ドル円は153円台に下落 利益確定売りが強まる=NY為替概況
ドル円は153円台に下落 利益確定売りが強まる=NY為替概況
きょうのNY為替市場、市場全体にリスク回避の雰囲気が広がる中、円高が優勢となり、ドル円は153円台に下落した。11月相場に入り、本邦勢も連休から戻る中、利益確定売りが出ている。
ただ、積極的に下値を試す動きまではなく、あくまで調整の範囲。155円台を視野に入れた動きはまだ続いている状況ではある。一部からは、高市首相が自民党総裁に選出された時点から約7円上昇しているが、首相が円安への対応に消極的と思われることを踏まえると、ドル円はさらなる上昇余地があり、高市トレードはまだ続く可能性があるとの指摘も出ていた。
155円を超えると介入の声も出てきそうだが、現時点ではその可能性は低いとも見られている。高市政権は「どちらかと言えば、日本経済全体で見れば円安の方が好ましい」と考えている節もある。原材料やエネルギー価格が以前よりも落ち着いており、輸入物価も下落が続いている。急激な動きは別だが、現状は看過できる範囲と見ている可能性もありそうだ。むしろ、米国の方が神経質に見ているのかもしれない。
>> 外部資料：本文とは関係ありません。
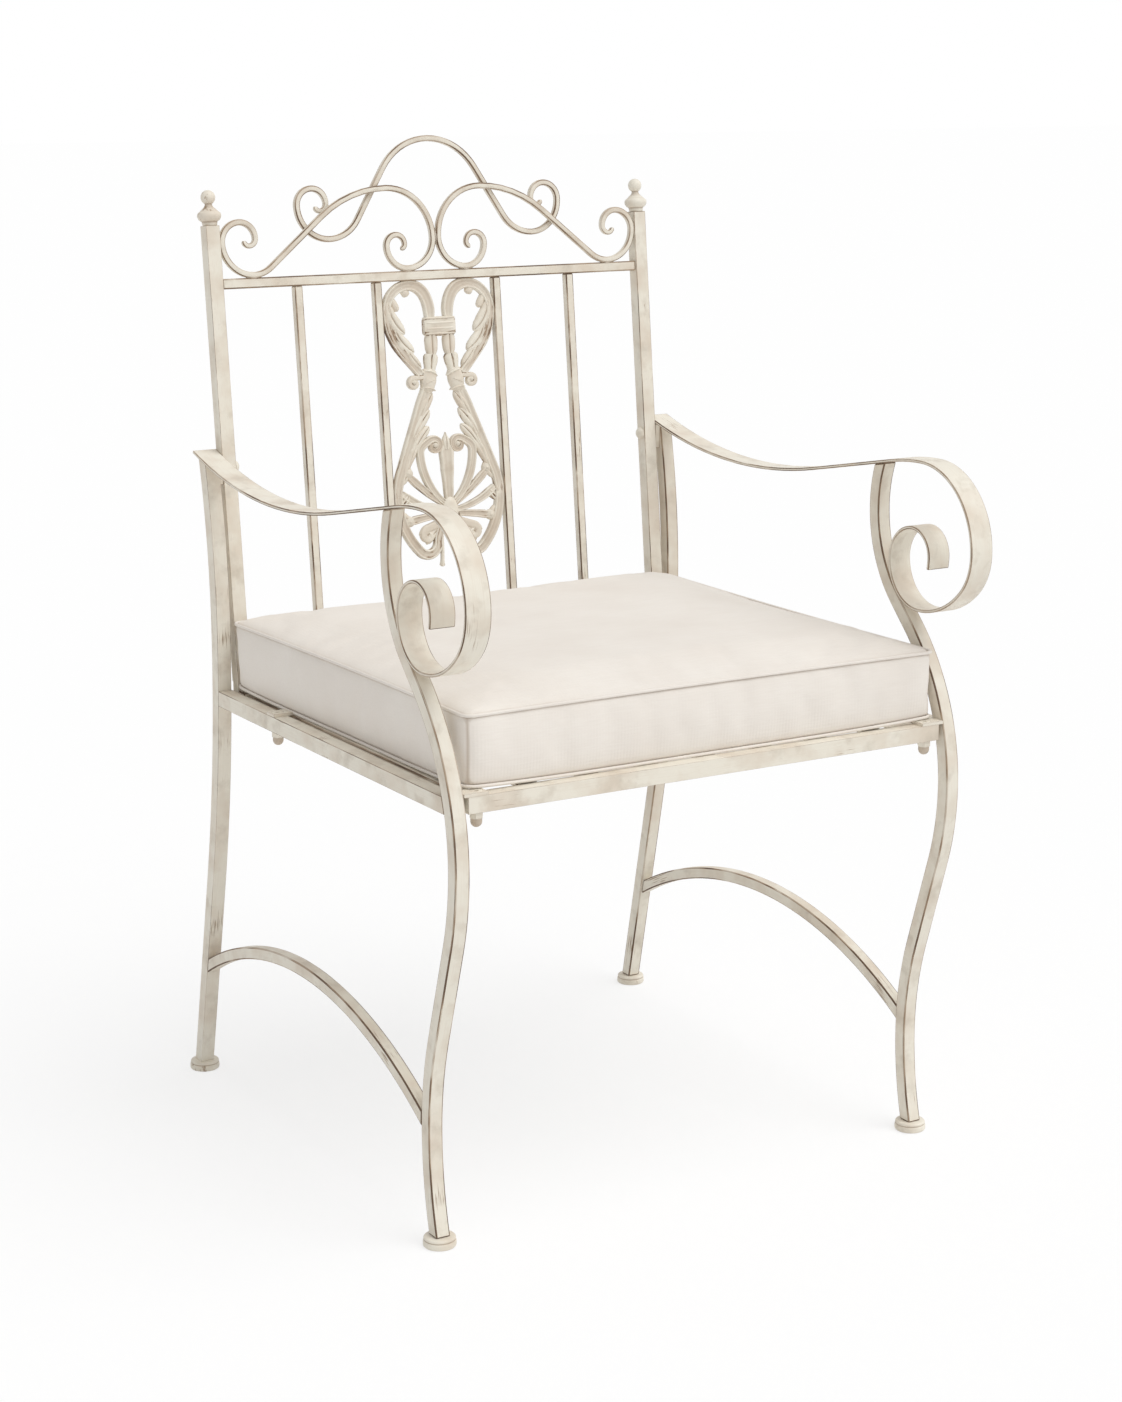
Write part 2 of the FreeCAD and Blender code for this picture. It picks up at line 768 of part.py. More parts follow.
def splat_collar():
    """Block that clasps both stems, with grooves across its front and back."""
    half = stem_x + collar_side
    face = collar_thick / 2
    collar = box((-half, half), (-face, face), (collar_low, collar_high))
    for share in groove_places:
        groove_z = collar_low + share * collar_height
        for front in (-face, face - 1):
            groove = box((-seat_width, seat_width), (front, front + 1), (groove_z, groove_z + collar_groove))
            collar = collar.cut(groove)
    return collar


def make_splat():
    """Cast lyre and palmette, one casting with both halves."""
    half = splat_lyre() + splat_body() + splat_palmette()
    mirror = [piece.mirror(Vector(0, 0, 0), Vector(1, 0, 0)) for piece in half]
    tip = (0, hub_z + leaf_rise)
    shoulder = (leaf_half, hub_z + leaf_rise - leaf_shoulder)
    root = (leaf_root_half, hub_z + hub_height / 3)
    centre_leaf = outline([root, shoulder, tip, (-shoulder[0], shoulder[1]), (-root[0], root[1])],
                          back_plane, -leaf_thick / 2, leaf_thick / 2)
    hub = barrel((0, hub_z), hub_radius, hub_height)
    return joined(half + mirror + [splat_collar(), centre_leaf, hub])


def screw(tip, axis, length, head):
    """Screw from its tip along an axis, with a domed or a countersunk head at the far end."""
    if head == "dome":
        dome = [(1, 0), (1, 0.35), (0.82, 0.75), (0.4, 1)]
        points = [(bolt_radius, 0), (bolt_radius, length)]
        points.extend((radius * bolt_head_radius, length + z * bolt_head_height) for radius, z in dome)
    else:
        points = [(bolt_radius, 0), (bolt_radius, length - bolt_radius), (2 * bolt_radius, length)]
    return turned(points, tip, axis, fixing_sides)


def dome_nut(top):
    """Hexagon nut with a domed cap, hanging below its seat."""
    corner = nut_flats / math.sqrt(3)
    hexagon = turned([(corner, 0), (corner, nut_hex_height)], Vector(0, 0, -nut_hex_height), UP, 6)
    dome_radius = nut_flats / 2 - nut_dome_inset
    profile = [(0.42, 0), (0.85, 0.17), (1, 0.4), (1, 1)]
    points = [(share * dome_radius, z * nut_height) for share, z in profile]
    nut = joined([hexagon, turned(points, Vector(0, 0, -nut_height), UP, fixing_sides)])
    nut = nut.cut(rod(bolt_radius + bolt_clearance, Vector(0, 0, -thread_depth - 1), UP, nut_height))
    nut.translate(top)
    return nut


def drill(name, hole):
    """Makes the same hole in the left piece and, mirrored, in the right one."""
    parts["left_" + name] = parts["left_" + name].cut(hole)
    mirror = hole.mirror(Vector(0, 0, 0), Vector(1, 0, 0))
    parts["right_" + name] = parts["right_" + name].cut(mirror)


def drill_both_ends(name, hole):
    """Makes a hole and its mirror image in one piece that spans the chair."""
    mirror = hole.mirror(Vector(0, 0, 0), Vector(1, 0, 0))
    parts[name] = parts[name].cut(hole).cut(mirror)


def seat_bolt(plate, centre, name):
    """Lug over a rail, countersunk bolt down through both, and the dome nut below the rail."""
    top = seat_top + flat_thick
    tip = Vector(centre[0], centre[1], rail_low - thread_depth)
    bolt = screw(tip, UP, top - tip.z, "countersunk")
    hole = rod(bolt_radius + bolt_clearance, tip, UP, top - tip.z)
    add_pair(name + "_lug", plate.cut(hole).cut(bolt))
    add_pair(name + "_bolt", bolt)
    add_pair(name + "_nut", dome_nut(Vector(centre[0], centre[1], rail_low)))
    return hole


def make_fixings():
    """Bolts that hold the seat panel and the back panel to the side frames."""
    half_plate = plate_width / 2
    top = (seat_top, seat_top + flat_thick)
    front = (seat_width / 2 - front_bolt_inset, seat_front + rail_bar / 2)
    plate = box((front[0] - half_plate, leg_inner), (front[1] - half_plate, front[1] + half_plate), top)
    drill_both_ends("seat_front_rail", seat_bolt(plate, front, "front_seat"))
    rear = (leg_outer - rail_bar / 2, rail_rear - rear_bolt_ahead)
    plate = box((seat_width / 2 - rail_bar, leg_outer), (rear[1] - half_plate, rear[1] + half_plate), top)
    drill("side_rail", seat_bolt(plate, rear, "rear_seat"))

    arm_under = arm_rear_z - spacer_top_gap - strap_thick
    bolt_y = post_centre_y(upper_bolt_z)
    half_spacer = post_bar / 2
    spacer = box((post_x + half_spacer, leg_inner), (bolt_y - half_spacer, bolt_y + half_spacer),
                 (arm_under - spacer_height, arm_under))
    tip = Vector(leg_inner + thread_depth, bolt_y, upper_bolt_z)
    inward = Vector(-1, 0, 0)
    bolt = screw(tip, inward, tip.x - post_inner, "dome")
    hole = rod(bolt_radius + bolt_clearance, tip, inward, tip.x)
    add_pair("post_spacer", spacer.cut(hole))
    drill("back_post", hole)
    drill("rear_leg", hole)
    add_pair("upper_back_bolt", bolt)

    foot_z = rail_low + rail_bar / 2
    seat_of_head = post_centre_y(foot_z) + post_bar / 2 / math.cos(lean)
    tip = Vector(post_x, rail_rear - thread_depth, foot_z)
    backward = Vector(0, 1, 0)
    head_flat = box((0, seat_width), (seat_of_head, seat_of_head + post_bar), (0, foot_z + post_bar))
    parts["left_back_post"] = fitted(parts["left_back_post"], head_flat)
    parts["right_back_post"] = fitted(parts["right_back_post"],
                                      head_flat.mirror(Vector(0, 0, 0), Vector(1, 0, 0)))
    hole = rod(bolt_radius + bolt_clearance, tip, backward, seat_of_head - tip.y + post_bar)
    drill("back_post", hole)
    drill_both_ends("seat_rear_rail", hole)
    add_pair("lower_back_bolt", screw(tip, backward, seat_of_head - tip.y, "dome"))


def cushion_seam():
    """Outline of the cushion round its middle, in short chords: sides drawn in between round corners."""
    slant = cushion_corner * (1 - math.sqrt(0.5))
    right = cushion_half
    rear = cushion_half_depth
    straight_x = right - cushion_corner
    straight_y = rear - cushion_corner
    half = (
        ((right, -straight_y), (right - cushion_waist, 0), (right, straight_y)),
        ((right, straight_y), (right - slant, rear - slant), (straight_x, rear)),
        ((straight_x, rear), (0, rear - cushion_waist), (-straight_x, rear)),
        ((-straight_x, rear), (slant - right, rear - slant), (-right, straight_y)),
    )
    points = []
    for turn in (1, -1):
        for side in half:
            arc = Part.Arc(*[Vector(turn * x, turn * y, 0) for x, y in side])
            points += arc.toShape().discretize(cushion_chords + 1)[:-1]
    return points + points[:1]


def cushion_ring(inset, z):
    """Seam outline drawn in all round, at a height."""
    middle = Vector(0, cushion_front + cushion_half_depth, z)
    return [middle + point * (1 - inset / cushion_half) for point in cushion_seam()]


def make_cushion():
    """Box cushion: raised bottom edge, drawn-in sides and a crown on top."""
    base = seat_top + cushion_gap
    low_seam = base + cushion_seam_low
    high_seam = base + cushion_seam_high
    crown = cushion_height - cushion_seam_high
    rings = [cushion_ring(cushion_rise, base)]
    for step in range(side_steps + 1):
        share = step / side_steps
        draw = 4 * cushion_side_draw * share * (1 - share)
        rings.append(cushion_ring(draw, low_seam + share * (high_seam - low_seam)))
    for step in range(1, crown_steps + 1):
        angle = math.radians(90 * step / crown_steps)
        inset = crown_reach * (1 - math.cos(angle))
        rings.append(cushion_ring(inset, high_seam + crown * math.sin(angle)))
    parts["seat_cushion"] = skinned(rings)


def main():
    """Builds every piece, puts the origin under the middle of the chair and writes the pieces."""
    make_side_frames()
    make_seat_panel()
    make_back_panel()
    make_fixings()
    make_cushion()
    os.makedirs("parts", exist_ok=True)
    for name, shape in sorted(parts.items()):
        shape.translate(Vector(0, -origin_y, 0))
        shape.exportStep("parts/%s.step" % name)
        facts = (name, len(shape.Solids), shape.Volume, shape.isValid())
        print("%-26s solids %d volume %9.1f valid %s" % facts)


main()
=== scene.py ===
"""Looks of a bolted garden armchair: bent square bar, a cast splat, strap arms and a loose box cushion.

Metres in the chair's own frame: +Z up, the chair faces -Y, +X is the sitter's left.
"""

import logging
import math
from dataclasses import dataclass
from enum import Enum

import bpy
from mathutils import Matrix, Vector


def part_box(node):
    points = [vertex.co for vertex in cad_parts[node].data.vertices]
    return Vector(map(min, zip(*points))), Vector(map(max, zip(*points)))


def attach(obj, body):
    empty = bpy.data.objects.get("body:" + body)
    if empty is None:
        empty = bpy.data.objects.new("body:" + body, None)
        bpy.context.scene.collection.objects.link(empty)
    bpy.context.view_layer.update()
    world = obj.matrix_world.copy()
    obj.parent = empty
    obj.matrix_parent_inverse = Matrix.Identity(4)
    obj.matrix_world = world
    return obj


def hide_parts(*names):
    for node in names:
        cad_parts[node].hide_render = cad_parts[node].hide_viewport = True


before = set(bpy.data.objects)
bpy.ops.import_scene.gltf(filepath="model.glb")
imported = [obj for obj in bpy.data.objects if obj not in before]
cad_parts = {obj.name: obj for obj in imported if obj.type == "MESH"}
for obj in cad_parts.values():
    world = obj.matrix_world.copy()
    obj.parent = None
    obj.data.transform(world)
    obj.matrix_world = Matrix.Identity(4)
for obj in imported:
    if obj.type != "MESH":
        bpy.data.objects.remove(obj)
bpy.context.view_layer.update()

LOG = logging.getLogger("armchair")
MM = 0.001
FRAME_BODY = "chair_frame"
SIDES = ("left", "right")

# Metres under which two vertices are one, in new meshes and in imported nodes
MERGE = 1e-6
NODE_MERGE = 1e-5
# Change of a heading in degrees or a width in millimetres that counts as none
NO_CHANGE = 1e-6
# Largest share of the radii at which two opposite arcs would just fit between two points
FITTING = 0.999
# A piece's paint pattern is moved aside by one of this many steps of this many metres
ASIDE_COUNT = 997
ASIDE_STEP = 0.0131

Point = tuple[float, float]
SectionPoint = tuple[float, float, float]


# Small tools for meshes


def deselect() -> None:
    """Leaves nothing selected."""
    if bpy.context.object and bpy.context.object.mode != "OBJECT":
        bpy.ops.object.mode_set(mode="OBJECT")
    bpy.ops.object.select_all(action="DESELECT")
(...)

ユーロドルは下値模索が続き、ついに節目の1.15ドルを割り込んだ。ユーロ自体の動意はなく、専らFRBの利下げ期待の後退を材料にしたドル高がユーロドルを押し下げている。ECBはすでに利下げサイクルを終了しており、当面は据え置きが予想されている。一方、ユーロ円は円高からの売りが強まり、176円台前半まで下落。きょうの下げで21日線を下回った。
ユーロ圏の経済ファンダメンタルズが堅調であることから、ECBがこれ以上利下げを進める可能性は低く、ユーロは回復に向かうとの指摘もアナリストから出ている。ユーロ圏のマクロ経済環境は概ね支援的で、今後もその傾向が続くと見られるという。ECBは先週の理事会で貿易を巡る不確実性の後退やガザ地区での停戦を背景に、成長に対する下方リスクが軽減したことを強調した。
現在、ECBは来年6月まで政策金利を据え置くと見込んでおり、その間にFRBは利下げを進めると予想している。そのため、ユーロドルは年末までに1.20ドルまで上昇し、2026年第3四半期には1.26ドルに到達すると予想しているという。
ポンドドルは下値模索が続き、1.30ドル台半ばまで下げ幅を拡大。年初から今年7月までの上昇波のフィボナッチ38.2%戻し水準を完全にブレイクしており、その場合、50%戻しの水準に到達する可能性が高まる。その水準は1.2945ドル付近にあり、心理的節目の1.30ドルを割り込むことになる。
一方、本日はポンド円も下げが強まり、200円割れを試す展開。21日線を下放れる動きを見せているが、目先は100日線が199円台半ばに来ており意識される。
リーブス英財務相が財政課題について言及したこともポンドを圧迫。同財務相は、「高い借入コストへの対応が必要だ」と述べ、「前政権と世界的な貿易摩擦が英経済に悪影響を与えた」と指摘。この発言を今後の増税の可能性を示唆したと市場は受け止めた模様。同財務相は、債務削減は次期予算の最優先課題であり、英経済をより持続可能な基盤に戻すことを目指しているとも述べていた。